Abstract:
A centrifuge is employed to continuously remove particulates from a fluid. In one embodiment, the centrifuge removes small particles of soot from lubricating oil of diesel engines. The fluid is introduced into the centrifuge through a distribution rotor so that vortexes are not propagated in the fluid. Laminar flow of the fluid down the sides of the outer rotor may contribute to the soot-removal effectiveness of the centrifuge.

Description:
BACKGROUND OF THE INVENTION 
     The present invention generally relates to centrifuges and, more particularly, to centrifuges employed to remove particulates from lubricants. 
     Centrifuges have often been employed to remove various particulate contaminants from lubricating oil of internal combustion engines. The most common applications of centrifuges in this context have been in large diesel engines. Typically, lubricating oil of a large diesel engine may be continuously passed through a full flow filter and through a bypass centrifugal filter or centrifuge. While conventional centrifugal filters may be relatively costly, their cost is justified because engine life is improved when they are used. 
     Recent developments in environmental standards have introduced additional demands on filtering systems for diesel engine oil. Injector timing retardation is needed to meet more stringent air pollution standards.
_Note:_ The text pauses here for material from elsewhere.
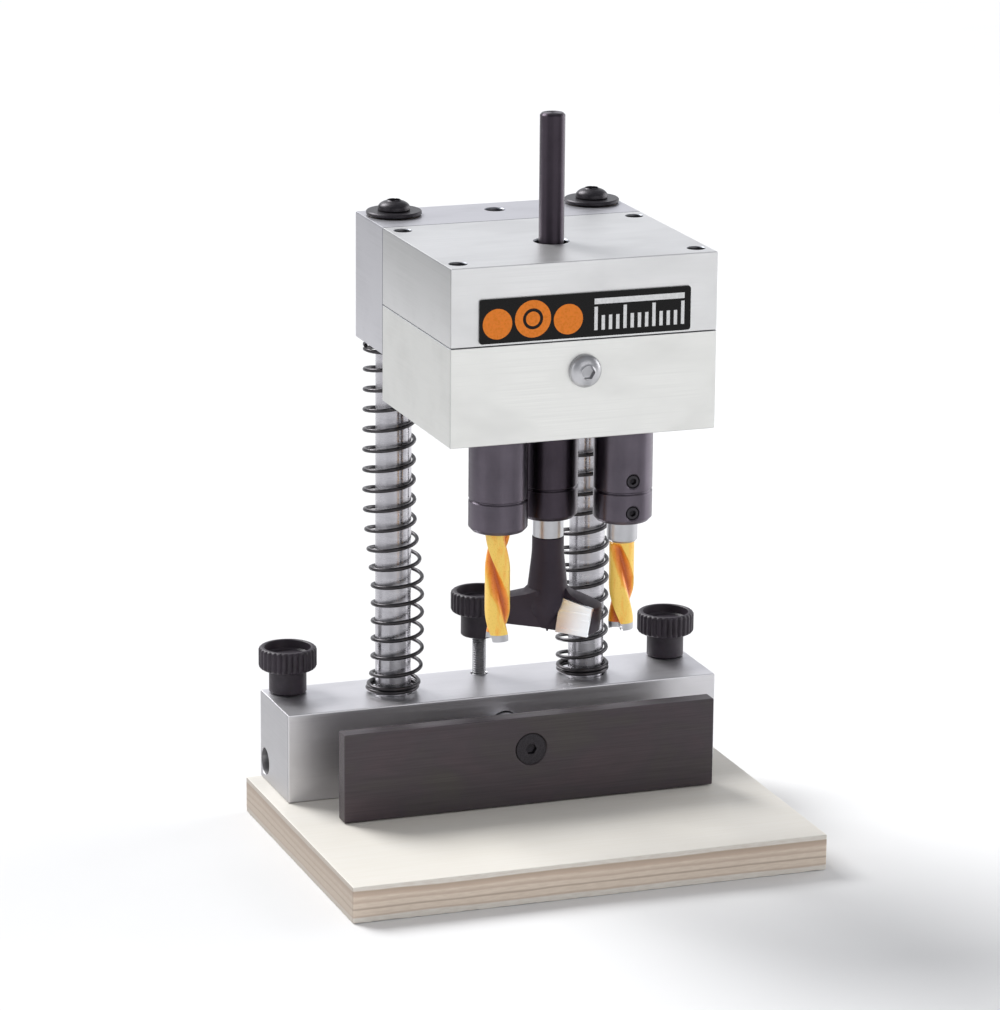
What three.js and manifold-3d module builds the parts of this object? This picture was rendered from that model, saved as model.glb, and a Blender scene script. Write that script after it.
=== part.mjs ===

These demands result in increased production of carbon soot on the cylinder walls of an engine. Soot finds its way into the lubricating oil of the engine. Conventional full flow filters and conventional centrifugal filters do not adequately remove soot from the oil. Engine life is reduced in the presence of soot in the oil because the soot is abrasive and it reduces lubricating qualities of the oil. 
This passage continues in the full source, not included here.